Falarei sim, dos dias, dos meses e dos anos que vivi e que abalaram o meu mundo de tal forma, que os seus sons ainda hoje ecoam na minha vida. Confesso, sim, que vivi uma revolução que me apanhou pouco depois de fazer dezasseis anos e cuja memória não quero, não devo, não ouso apagar e, muito menos, renegar.
Foram dias em que a velocidade dos acontecimentos superou a vontade dos homens, em que a vertigem da mudança ultrapassava qualquer razão. Eram os dias do PREC (processo revolucionário em curso), expressão tão amada e tão odiada, e  mais tarde deturpada, sobretudo por aqueles que a renegaram, trocando os slogans e impulsos revolucionários pelas "zonas de conforto" dos gabinetes do poder.
Ficaram os episódios, desde a primeira hora, como a prisão dos pides ( http://da.ambaal.pt/noticias/?id=1658 ) ou "o regresso do herói" ( http://da.ambaal.pt/noticias/?id=1631 ), até ao encontro com pessoas que me marcaram, como o João ( http://da.ambaal.pt/noticias/?id=5220 ) . Ficou o sonho da vitória próxima ( http://expresso.sapo.pt/16-de-novembro-de-1975-o-terreiro-do-paco-ao-rubro=f615564 ) rapidamente transformado no pesadelo de uma triste madrugada ( http://da.ambaal.pt/noticias/?id=1746 ).
Mas acima de tudo, ficou a vontade de transformar uma realidade que nos rodeava e que a nossa consciência começara a interiorizar : uma guerra injusta que nos devolvia amigos amputados, uma emigração que nos levava os companheiros da rua, uma sociedade desigual que não deixava colegas da escola prosseguir os seus estudos , um regime político castrador da liberdade e da criatividade.
Não éramos ambiciosos como os protagonistas do maio de 68 que exigiam o "impossível", queríamos apenas um outro amanhã, porventura aquele que era cantado em outras latitudes e que nos chegava em livros, em filmes, em canções ( https://www.youtube.com/watch?v=-Nldfb43_Q0 ). E que esteve perto, trazendo consigo a promessa da mudança para novos dias ( http://www.25deabril.lusa.sapo.pt/santa-vitoria-na-vanguarda-da-reforma-agraria-2/ ).
De todos esses sonhos, de todos esses dias, guardo a memória, mas também as palavras, deixadas no papel que inundava as nossas ruas e praças.

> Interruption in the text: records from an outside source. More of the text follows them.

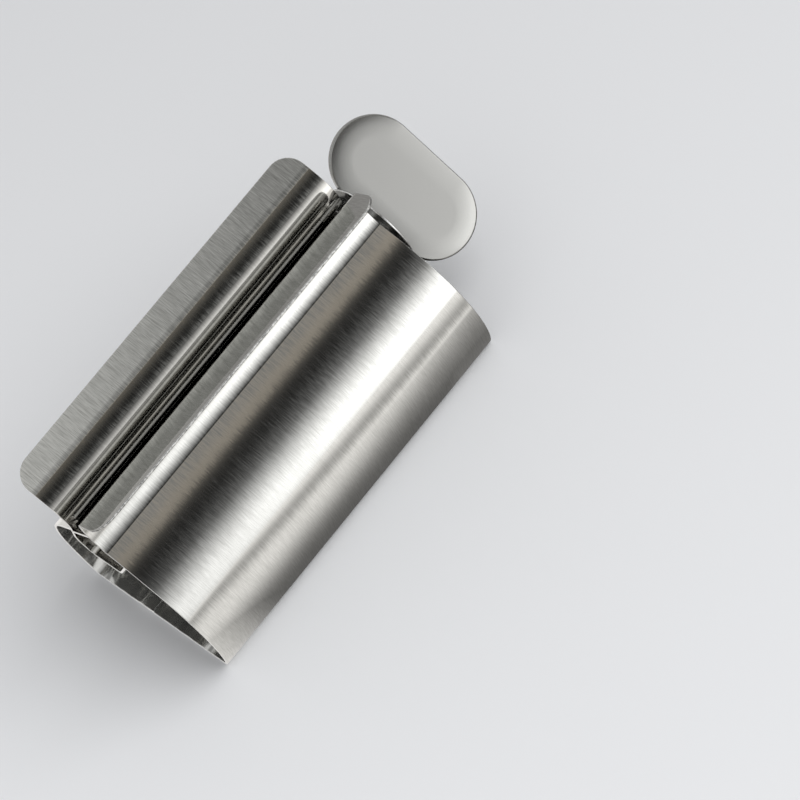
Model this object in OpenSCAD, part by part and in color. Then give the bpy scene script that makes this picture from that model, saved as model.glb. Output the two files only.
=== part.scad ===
// Toothpaste tube squeezer in stainless sheet, in millimetres.
// X runs along the roller toward the key, -Y is the side of the short lip,
// +Y is the side of the wide wing, and the flat base lies on Z = 0.
// The origin is the middle of the base.
// The section is drawn in the YZ plane and pushed along X. Each sheet is a
// strip of equal thickness: straight leaves joined by tangent bends.

/* [Body] */
// Length of the three sheets along the roller
body_len = 70; // [60:1:90]
// Thickness of the sheets
sheet_t = 0.5; // [0.4:0.05:0.8]
// Outside radius of the rolled tube
tube_r = 18.4; // [17.6:0.1:20]
// Height of the tube's axis over the flat base
axis_h = 8.8; // [8:0.1:10]
// Slope of the straight tops, where the tube turns into a teardrop
top_slope = 37; // [34:1:40]
// Bend radius of the two base corners, to the middle of the sheet
corner_r = 1.6; // [1.2:0.1:3]

/* [Base seam] */
// Width of the lap where the two shells cross under the tube
lap_w = 2; // [1:0.1:5]
// Place of the outer layer's edge, to the wing side of the middle
lap_edge = 3.8; // [2:0.1:7]
// Gap between the outer layer's edge and the step beside it
lap_gap = 0.2; // [0.1:0.1:1]
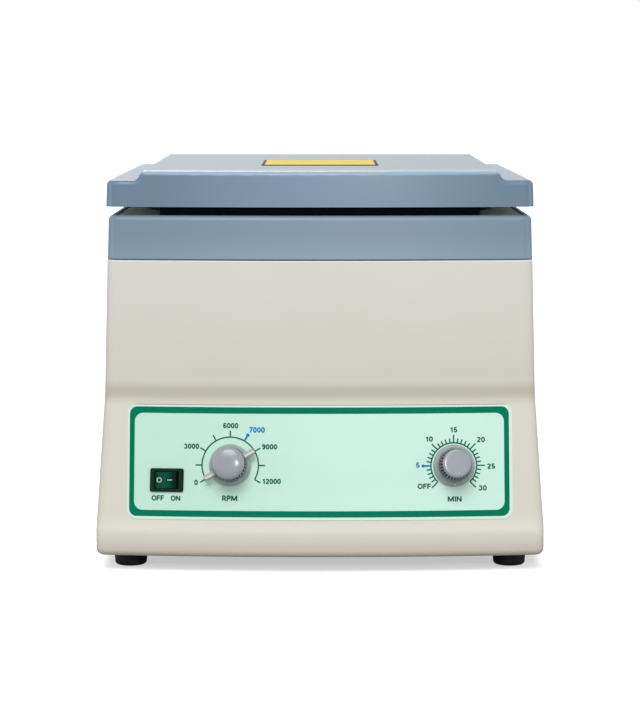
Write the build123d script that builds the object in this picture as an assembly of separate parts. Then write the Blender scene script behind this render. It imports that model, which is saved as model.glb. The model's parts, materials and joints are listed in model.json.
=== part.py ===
from build123d import *
from math import asin, atan, atan2, cos, sin, sqrt, tan
import os

# Bench centrifuge for capillary blood tubes. All sizes are in millimetres.
# X runs to the viewer's right, Y runs from the front to the back and Z is up from the table.
# While it is built, Y = 0 is the middle of the lid's front edge. The last lines move the
# whole machine so that the origin lies on the table under its middle.

# Bowl and deck: the tubes set the rotor, the rotor sets the bowl, and the bowl sets the width and depth
bowl_radius = 106.0
bowl_flange = 12.0
deck_side_margin = 14.1
deck_front_margin = 15.0
deck_rear_margin = 44.0
bowl_y = deck_front_margin + bowl_flange + bowl_radius
collar_top_width = 2 * (bowl_radius + bowl_flange + deck_side_margin)
top_rear = bowl_y + bowl_radius + bowl_flange + deck_rear_margin

# Outer form of the body, each side leaning out towards the table
collar_taper = 0.8
shoulder_ledge = 0.1
upper_wall_taper = 2.4
console_flare = 4.6
rear_ledge = 1.0
collar_foot_width = collar_top_width + 2 * collar_taper
shoulder_width = collar_foot_width + 2 * shoulder_ledge
waist_width = shoulder_width + 2 * upper_wall_taper
base_width = waist_width + 2 * console_flare
body_rear = top_rear + rear_ledge
foot_height = 10.5
skirt_height = 15.5
console_height = 84.0
upper_wall_height = 84.0
console_reach = 20.5
crown_radius = 1122.0
crown_sweep = 30.0
body_front = 0.5
wall = 3.0
skirt_round = 14.0
waist_round = 24.0
body_corner = 6.0
bottom_round = 4.0
seam_round = 0.6
ledge_width = 13.0

# Collar on top of the body
collar_height = 27.8
collar_wall = 3.5
collar_web = 3.0
collar_rim = 3.4
collar_round = 3.0
rim_corner = 7.0
top_front = 0.0
draft_step = 1.0

# Sheet metal on the collar and the bowl
deck_drop = 0.6
deck_sheet = 1.2
deck_clearance = 0.8
bowl_sheet = 1.5
bowl_depth = 69.7
bowl_corner = 12.0
bowl_clearance = 0.5
bowl_port = 20.0
strip_end_gap = 32.35
strip_width = collar_top_width - 2 * strip_end_gap
strip_depth = 8.0
strip_clearance = 0.3

# Lid
lid_gap = 5.4
lid_overhang = 1.4
lid_rim_height = 16.6
lid_draft = 0.6
platform_margin = 19.6
platform_side = 3.2
platform_front_rise = 5.7
platform_rear_rise = 7.7
platform_rear_margin = 19.0
lid_width = collar_top_width + 2 * lid_overhang
platform_foot_width = lid_width - 2 * platform_margin
platform_top_width = platform_foot_width - 2 * platform_side
platform_rear = top_rear - platform_rear_margin
platform_round = 3.4
platform_foot_round = 4.0
lid_wall = 3.0
lid_round = 3.2
liner_sheet = 2.0
liner_recess = 2.0
liner_clearance = 0.4
seal_stand_off = 2.0
seal_width = 8.0
seal_inner = bowl_radius + seal_stand_off
seal_outer = seal_inner + seal_width
seal_clearance = 0.3
plate_size = 76.0
plate_front = 84.0
plate_sheet = 0.5

# Rotor for the capillary tubes
rotor_lift = 30.5
rotor_clearance = 8.0
rotor_radius = bowl_radius - rotor_clearance
rotor_plate_sheet = 5.0
rotor_rim_height = 14.0
rotor_rim_width = 6.0
tube_slots = 24
tube_slot_width = 2.0
tube_slot_depth = 2.0
tube_slot_start = 16.0
gasket_width = 2.4
gasket_height = 6.0
cover_sheet = 2.0
cover_boss_radius = 11.0
cover_dome_radius = 22.0
cover_dome_height = 2.0
hub_radius = 16.0
hub_sleeve_radius = 9.0
hub_flange = 4.0
hub_length = 14.0
nut_radius = 14.0
nut_height = 14.0
nut_grips = 24
nut_grip_radius = 1.0
nut_gap = 0.3
stud_length = 22.0
stud_radius = 3.0

# Drive motor
shaft_radius = 4.0
running_clearance = 0.05
seat_clearance = 0.02
motor_radius = 42.0
can_wall = 2.0
can_length = 64.0
bracket_depth = 8.0
ear_sheet = 6.0
ear_radius = 9.0
mount_spread = 44.0
bearing_boss_radius = 14.0
bearing_boss_height = 8.3
bearing_radius = 11.0
bearing_width = 7.0
boss_lip_radius = 6.0
pole_depth = 15.4
pole_bore = motor_radius - pole_depth
yoke_width = 7.0
stack_length = 30.0
stack_lift = 18.0
coil_overhang = 4.0
coil_margin = 0.6
air_gap = 0.6
winding_step = 5.0
armature_radius = pole_bore - air_gap
winding_radius = armature_radius - winding_step
armature_slots = 12
armature_slot_width = 2.4
armature_slot_depth = 9.0
winding_length = 5.0
commutator_radius = 12.0
commutator_length = 9.0
commutator_lift = 3.0
commutator_bars = 12
commutator_cut = 0.6
brush_width = 6.0
brush_height = 7.0
brush_length = 12.0
brush_gap = 0.3
holder_wall = 1.2
fan_inset = 6.0
fan_radius = motor_radius - can_wall - fan_inset
fan_height = 7.0
fan_hub_radius = 9.0
fan_blades = 9
fan_blade_sheet = 1.2
fan_disc = 1.2
fan_gap = 2.0
pillar_radius = 6.0
motor_drop = 13.2
mount_radius = 9.0
mount_height = 12.0
boot_radius = 14.5
boot_wall = 2.5
boot_lip = 3.0
boot_gap = 0.3

# Base plate, feet and screws
base_sheet = 2.0
base_clearance = 0.3
base_vents = 9
base_vent_pitch = 8.0
base_vent_width = 3.0
base_vent_length = 46.0
base_vent_inset = 48.0
base_vent_x = base_width / 2 - base_vent_inset
base_boss_radius = 6.5
base_boss_height = 26.0
base_boss_inset = 9.0
base_boss_front = 45.0
base_boss_back = 34.0
base_boss_shift = 2.0
base_boss_x = base_width / 2 - base_boss_inset
base_boss_rows = (base_boss_front, body_rear / 2 + base_boss_shift, body_rear - base_boss_back)
foot_radius = 10.8
foot_taper = 0.9
foot_inset = 19.8
foot_front = 16.5
foot_back = 20.0
foot_x = base_width / 2 - foot_inset
foot_rear = body_rear - foot_back
foot_round = 2.2
foot_bore = 4.6
foot_web = 4.0
screw_radius = 2.0
screw_head_radius = 3.7
screw_head_height = 2.4
screw_hole = 2.2
thread_depth = 10.0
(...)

O "bichinho" da História fez nascer um pequeno arquivo documental, que guardo desde esses dias e que, a partir de hoje irei partilhar aqui diariamente, como forma também de comemorar estes quarenta anos de Liberdade. 
Um dia destes entregarei esse arquivo a quem dele melhor cuide e até para ser utilizado como ferramenta para o estudo e divulgação destas quatro décadas: ao Centro de Documentação 25 de Abril, da Universidade de Coimbra.